If fascism is the forced retreat to a horrific mythic past, and utopian leftism is binary-minded social acceleration which sacrifices the present, in all its amorphous possibility, for the sake of dogmatically conceptualized, non-amorphous futures, then Paganism—one of many concepts of Indigeneity, closeness with the land, knowledge of its cycles and their interpersonal analogues—is the rejection of both these linear trajectories.

Perhaps life feels closer, the flesh more vulnerable to intimacy in all its fleetingness, when we pause, find the balance in valuing every tense equally, find joy where we can.

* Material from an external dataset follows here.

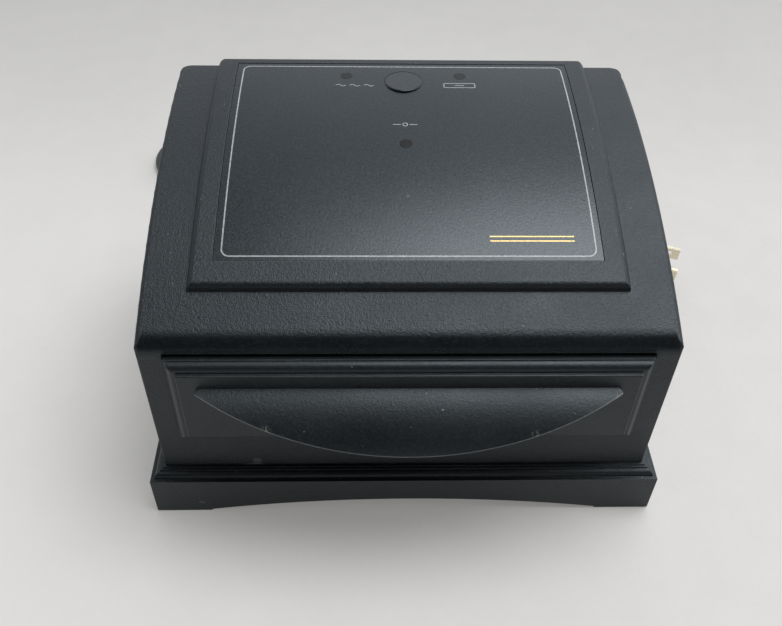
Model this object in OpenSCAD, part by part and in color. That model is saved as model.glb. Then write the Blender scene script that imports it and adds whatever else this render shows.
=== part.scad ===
// Hearing aid dryer: an arched black cabinet with a moulded drawer at the front.
// A fan draws warm air through the drawer, past a desiccant brick, under a small lamp.
// Z is up, the drawer faces -Y, and the origin is on the surface that the feet
// stand on, under the middle of the cabinet and its drawer pull.

/* [Housing] */
// Width of the housing across its side walls
housing_w = 165; // [160:1:175]
// Depth of the housing from its front face to its back
housing_d = 120; // [118:1:130]
// Height of the arched top at the back, above the surface it stands on
crown_h = 105.5; // [104:0.5:112]
// Height at which the arched top would meet the front face
brow_h = 79.8; // [79:0.1:82]
// Thickness of the moulded walls
wall = 2.8; // [2.4:0.1:3]
// Radius that rounds the top of the front face
brow_r = 3; // [1:0.25:4]
// Radius along the two side edges of the arched top
shoulder_r = 1.5; // [1:0.25:4]
// Radius of the upright corners at the front
corner_r = 0.5; // [0.5:0.25:2.5]
// Radius of the upright corners at the back
back_corner_r = 4.5; // [1:0.25:4.75]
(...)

If we stop relying on the idea of a one-way arrow of history, a justification for martyring ourselves, then cycles can allow for autonomy. Interpersonal, not ideological, accountability to others and ourselves. Nourishment and consequences on one’s own terms. You make your bed. You lie in it. You attract what you put out. You end as you begin.

John Thackary is an essayist, filmmaker, and movie critic currently kicking around in the central Texas region. His hobbies include hiking as well as feeling anxious about every single thing humanly possible at once.